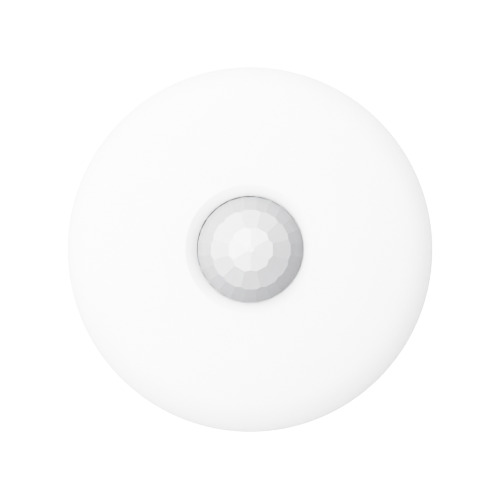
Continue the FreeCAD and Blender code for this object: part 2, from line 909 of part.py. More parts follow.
# ------------------------------------------------------------- lens retainer
def lens_retainer():
    body = new_body("lens_retainer")
    low, top = size.retainer_low, size.lens_flange_low - TOUCH
    revolve(
        body,
        [
            (size.retainer_inner, low),
            (size.retainer_outer, low),
            (size.retainer_outer, size.retainer_lip_top),
            (size.retainer_lip_in, size.retainer_lip_top),
            (size.retainer_lip_in, top),
            (size.retainer_inner, top),
        ],
    )
    # three screw ears, each on a neck that runs into the ring
    neck_half, neck_overlap = 2.2, 0.5
    ear_x = -size.ear_pitch_rad
    ear = pad(body, XY, [circle(ear_x, 0, size.ear_rad)], top - low, lift=low)
    neck = pad(
        body,
        XY,
        [rect(ear_x, -neck_half, neck_overlap - size.retainer_outer, neck_half)],
        top - low,
        lift=low,
    )
    hole = pocket(
        body,
        XY,
        [circle(ear_x, 0, size.ear_clear_rad)],
        top - low + 0.4,
        lift=low - OVERCUT,
        reverse=True,
    )
    polar(body, [ear, neck, hole], 3)
    return body


# -------------------------------------------------------------------- screws
def cross(x, y, arm, half):
    """Plus-shaped drive recess centred on x, y."""
    corners = [
        (arm, -half), (arm, half), (half, half), (half, arm),
        (-half, arm), (-half, half), (-arm, half), (-arm, -half),
        (-half, -half), (-half, -arm), (half, -arm), (half, -half),
    ]
    return [(dim(x) + dx, dim(y) + dy) for dx, dy in corners]


def screws(label, points, drive_z, seat_z, head_rad, tip_z, shank_rad, arm):
    """Equal screws.  The recess is in the face at drive_z, and the shank runs
    from the head's other face, seat_z, to tip_z."""
    body = new_body(label, group=True)
    tip_z = dim(tip_z)
    up = tip_z.value > seat_z.value
    head_low, head_top = (drive_z, seat_z) if up else (seat_z, drive_z)
    pad(body, XY, circles(points, head_rad), head_top - head_low, lift=head_low)
    overlap = 0.2 if up else -0.2
    length = tip_z - seat_z + overlap
    pad(
        body,
        XY,
        circles(points, shank_rad),
        length if up else -length,
        lift=seat_z - overlap,
        reverse=not up,
    )
    pocket(
        body,
        XY,
        [cross(x, y, arm, arm * 0.3) for x, y in points],
        (head_top - head_low) * 0.6,
        lift=drive_z,
        reverse=up,
    )
    dress(body, "Chamfer", 0.3, ring_edge(head_rad, drive_z))
    dress(body, "Chamfer", 0.35, ring_edge(shank_rad, tip_z))
    return body


# ---------------------------------------------------------------- main board
def main_board():
    body = new_body("main_board")
    radius, cut_y = size.board_rad, size.board_cut_y
    lead_hole_rad, peg_hole_rad = 0.4, 0.85
    edge_x = root(radius * radius - cut_y * cut_y)
    outline = [
        (-edge_x, cut_y),
        (edge_x, cut_y, ccw(radius)),
        (radius, 0, ccw(radius)),
        (0, radius, ccw(radius)),
        (-radius, 0, ccw(radius)),
    ]
    thickness = size.board_top - size.board_low
    pad(body, XY, [outline], thickness, lift=size.board_low)
    led_leads = [(size.led_lead_x, size.led_y), (-size.led_lead_x, size.led_y)]
    holes = (
        circles(BOARD_POSTS, size.board_screw_rad)
        + circles(PYRO_LEADS, lead_hole_rad)
        + circles(led_leads, lead_hole_rad)
        + circles(SHROUD_PEGS, peg_hole_rad)
    )
    pocket(body, XY, holes, 2 * thickness, lift=size.board_top)
    return body


# ----------------------------------------------------- pyroelectric sensor
def pyro_header():
    body = new_body("pyro_header")
    lead_rad, lead_low = 0.225, 12.8
    seat, high = size.pyro_seat, size.pyro_flange_high
    pad(body, XY, [circle(0, 0, size.pyro_flange_rad)], high, lift=seat)
    pad(body, XY, circles(PYRO_LEADS, lead_rad), size.pyro_lead_top - lead_low, lift=lead_low)
    # key tab at -X
    pad(body, XY, [rect(-5.3, -0.45, -4.2, 0.45)], high, lift=seat)
    return body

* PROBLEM
Using the data above, return each line exactly as written.

* SOLUTION FOR THIS PROBLEM
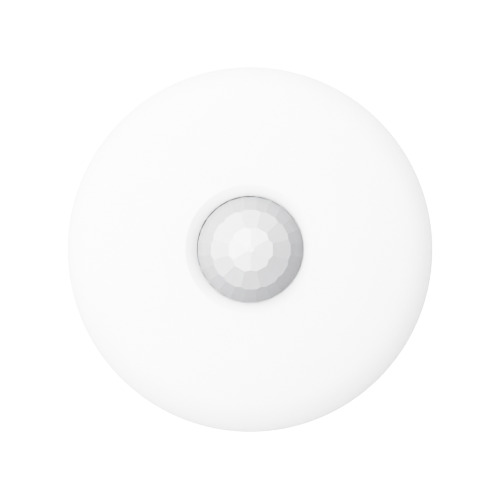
Continue the FreeCAD and Blender code for this object: part 2, from line 909 of part.py. More parts follow.
# ------------------------------------------------------------- lens retainer
def lens_retainer():
    body = new_body("lens_retainer")
    low, top = size.retainer_low, size.lens_flange_low - TOUCH
    revolve(
        body,
        [
            (size.retainer_inner, low),
            (size.retainer_outer, low),
            (size.retainer_outer, size.retainer_lip_top),
            (size.retainer_lip_in, size.retainer_lip_top),
            (size.retainer_lip_in, top),
            (size.retainer_inner, top),
        ],
    )
    # three screw ears, each on a neck that runs into the ring
    neck_half, neck_overlap = 2.2, 0.5
    ear_x = -size.ear_pitch_rad
    ear = pad(body, XY, [circle(ear_x, 0, size.ear_rad)], top - low, lift=low)
    neck = pad(
        body,
        XY,
        [rect(ear_x, -neck_half, neck_overlap - size.retainer_outer, neck_half)],
        top - low,
        lift=low,
    )
    hole = pocket(
        body,
        XY,
        [circle(ear_x, 0, size.ear_clear_rad)],
        top - low + 0.4,
        lift=low - OVERCUT,
        reverse=True,
    )
    polar(body, [ear, neck, hole], 3)
    return body


# -------------------------------------------------------------------- screws
def cross(x, y, arm, half):
    """Plus-shaped drive recess centred on x, y."""
    corners = [
        (arm, -half), (arm, half), (half, half), (half, arm),
        (-half, arm), (-half, half), (-arm, half), (-arm, -half),
        (-half, -half), (-half, -arm), (half, -arm), (half, -half),
    ]
    return [(dim(x) + dx, dim(y) + dy) for dx, dy in corners]


def screws(label, points, drive_z, seat_z, head_rad, tip_z, shank_rad, arm):
    """Equal screws.  The recess is in the face at drive_z, and the shank runs
    from the head's other face, seat_z, to tip_z."""
    body = new_body(label, group=True)
    tip_z = dim(tip_z)
    up = tip_z.value > seat_z.value
    head_low, head_top = (drive_z, seat_z) if up else (seat_z, drive_z)
    pad(body, XY, circles(points, head_rad), head_top - head_low, lift=head_low)
    overlap = 0.2 if up else -0.2
    length = tip_z - seat_z + overlap
    pad(
        body,
        XY,
        circles(points, shank_rad),
        length if up else -length,
        lift=seat_z - overlap,
        reverse=not up,
    )
    pocket(
        body,
        XY,
        [cross(x, y, arm, arm * 0.3) for x, y in points],
        (head_top - head_low) * 0.6,
        lift=drive_z,
        reverse=up,
    )
    dress(body, "Chamfer", 0.3, ring_edge(head_rad, drive_z))
    dress(body, "Chamfer", 0.35, ring_edge(shank_rad, tip_z))
    return body


# ---------------------------------------------------------------- main board
def main_board():
    body = new_body("main_board")
    radius, cut_y = size.board_rad, size.board_cut_y
    lead_hole_rad, peg_hole_rad = 0.4, 0.85
    edge_x = root(radius * radius - cut_y * cut_y)
    outline = [
        (-edge_x, cut_y),
        (edge_x, cut_y, ccw(radius)),
        (radius, 0, ccw(radius)),
        (0, radius, ccw(radius)),
        (-radius, 0, ccw(radius)),
    ]
    thickness = size.board_top - size.board_low
    pad(body, XY, [outline], thickness, lift=size.board_low)
    led_leads = [(size.led_lead_x, size.led_y), (-size.led_lead_x, size.led_y)]
    holes = (
        circles(BOARD_POSTS, size.board_screw_rad)
        + circles(PYRO_LEADS, lead_hole_rad)
        + circles(led_leads, lead_hole_rad)
        + circles(SHROUD_PEGS, peg_hole_rad)
    )
    pocket(body, XY, holes, 2 * thickness, lift=size.board_top)
    return body


# ----------------------------------------------------- pyroelectric sensor
def pyro_header():
    body = new_body("pyro_header")
    lead_rad, lead_low = 0.225, 12.8
    seat, high = size.pyro_seat, size.pyro_flange_high
    pad(body, XY, [circle(0, 0, size.pyro_flange_rad)], high, lift=seat)
    pad(body, XY, circles(PYRO_LEADS, lead_rad), size.pyro_lead_top - lead_low, lift=lead_low)
    # key tab at -X
    pad(body, XY, [rect(-5.3, -0.45, -4.2, 0.45)], high, lift=seat)
    return body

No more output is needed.